Die Kinder von Chimbote sind häufig krank. Vor allem im Frühling, wenn die Fangsaison beginnt und die Fischfabriken ihren bestialischen Gestank ausstoßen.
In der peruanischen Hafenstadt wird Fischmehl hergestellt, mehr als irgendwo sonst auf der Welt. Das braune Pulver ist in Asien und in Europa heißbegehrt - als Rohstoff für die Aquakultur.
Mit dem Boom der Fischfarmen ist die Plünderung der Meere in eine neue Phase eingetreten. Nachdem sie die Bestände der großen Raubfische dezimiert haben, verstärken Fangflotten nun die Jagd auf die kleinen Arten. Ganze Schwärme hieven sie an Bord.
Sprotten, Sardellen und Sardinen werden gefangen und zermahlen, um sie an Lachse, Thunfische und Kabeljaue zu verfüttern, an Arten, die in freier Wildbahn zur Seltenheit geworden sind und daher in Käfigen aufgezogen werden müssen.
Nach Jahrzehnten der Überfischung sind die Meere in beklagenswertem Zustand. Für ihre Bewohner gibt es praktisch keine Rückzugsgebiete mehr. Korallenriffe, Seegrasbetten, Mangrovensümpfe, Kontinentalhänge, ja selbst die Tiefsee und die Polarregionen werden befischt.
Verlockende Versprechungen
Internationale Fangflotten ziehen jährlich 120 Millionen Tonnen Fisch aus dem Wasser - mehr als die Meere dauerhaft hergeben können und doch zu wenig, um den Appetit der Menschheit zu stillen. Die Weltbevölkerung wächst, und vor allem in Schwellenländern ändern sich die Essgewohnheiten.
Mit zunehmendem Reichtum essen die Menschen mehr und mehr Fisch. Biologen der Dalhousie University von Halifax prognostizieren, dass in 40 Jahren alle kommerziell nutzbaren Fischbestände in den Weltmeeren zusammengebrochen sein werden.
Schon heute kann die Nachfrage nur gedeckt werden, weil die Hälfte des weltweit konsumierten Fischs aus Aquakulturen stammt. Die Fischzuchtbranche hat sich zu einem profitablen Wirtschaftszweig entwickelt.
Die Versprechungen der Aquafarmer klingen verlockend. Fische sollen domestiziert werden wie Rinder, Schafe und Schweine. Statt sie zu fangen, will man sie züchten und ihre Artgenossen im Meer in Ruhe lassen.
Damit wären nicht nur die Wildbestände gesichert, behaupten die Anhänger der Aquakultur, auch die Nebenwirkungen der industriellen Fischerei könnten schon bald der Vergangenheit angehören. Das Problem der Zerstörung mariner Lebensräume durch Schleppnetze - gelöst.

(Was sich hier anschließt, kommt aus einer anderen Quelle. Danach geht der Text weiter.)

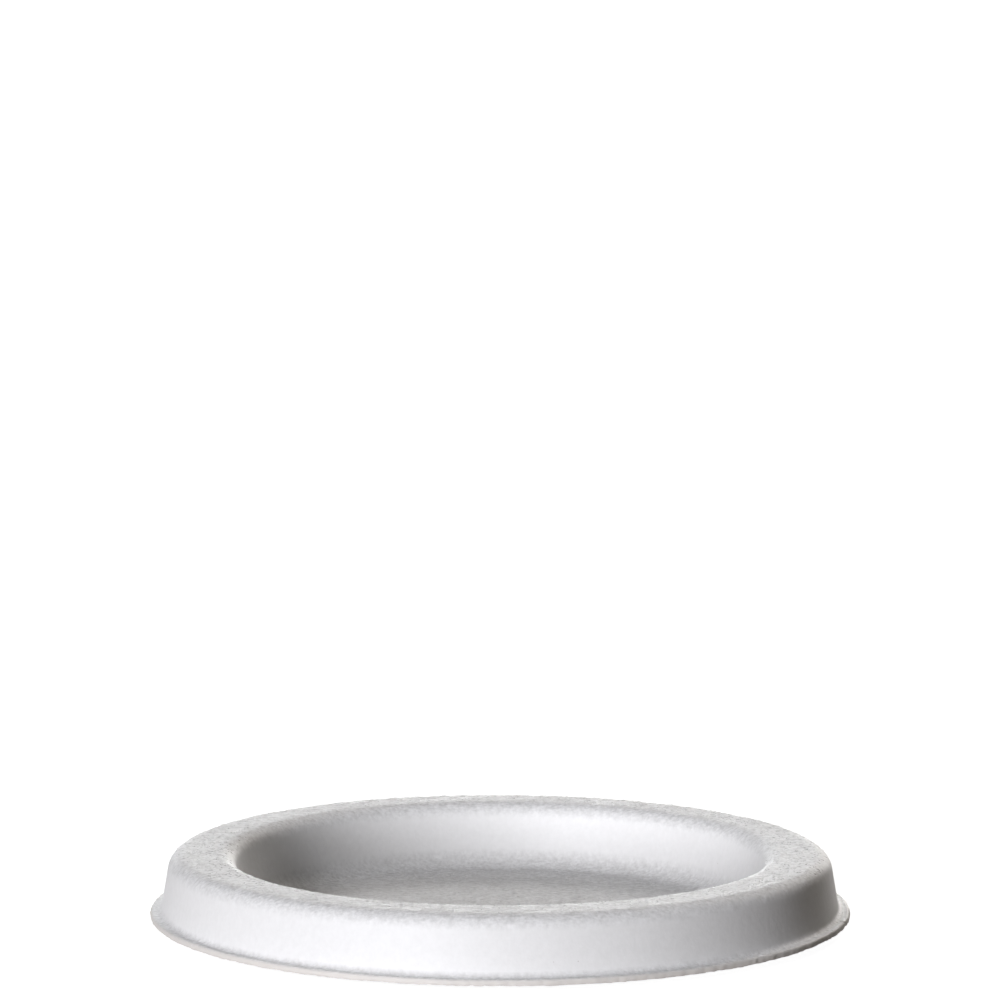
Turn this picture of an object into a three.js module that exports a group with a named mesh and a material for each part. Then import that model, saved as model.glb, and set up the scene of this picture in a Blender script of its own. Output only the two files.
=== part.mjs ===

Doch Meeresforscher und Naturschützer sind skeptisch. Ob Thunfisch, Lachs oder Kabeljau, Gourmets bevorzugen Raubfische. Raubfische aber brauchen Futter. So kommt es, dass heute mehr als ein Drittel des weltweit angelandeten Fischs als Tierfutter endet.
Aquakulturen sind der mit Abstand größte Abnehmer. Meeressäuger, Vögel und die verbliebenen Wildfische finden daher immer weniger zu fressen. Das Fundament der marinen Nahrungspyramide bricht weg.
Die schädlichste Form der Aquakultur wird mit dem Roten Thunfisch betrieben. Die Fischfarmen, in denen sie gezüchtet werden, verdienen ihren Namen nicht. Da sich Thunfische in Gefangenschaft nicht fortpflanzen, werden Wildfänge eingepfercht und gemästet, bis sie fett genug sind, um sie nach Japan zu verkaufen.
Dort wird das fetthaltige Fleisch des Roten Thuns besonders geschätzt. Umweltschützer dringen seit langem darauf, die Art auf die Rote Liste der bedrohten Tiere zu nehmen, inzwischen unterstützen einige EU-Staaten sie dabei.
Auch der hierzulande so beliebte Verzehr von Farmlachs ist bedenklich, selbst wenn er aus Bio-Betrieben stammt. Für jedes Kilo Lachs werden 3,5 Kilo Fischmehl verfüttert. Proteine, die im Meer fehlen und deren Verarbeitung die Kinder von Chimbote krank macht.
Experten wie der Meeresforscher Daniel Pauly sagen daher, dass allein Farmfische mit vegetarischen Essgewohnheiten ökologisch unbedenklich seien, Tilapia etwa oder Pangasius.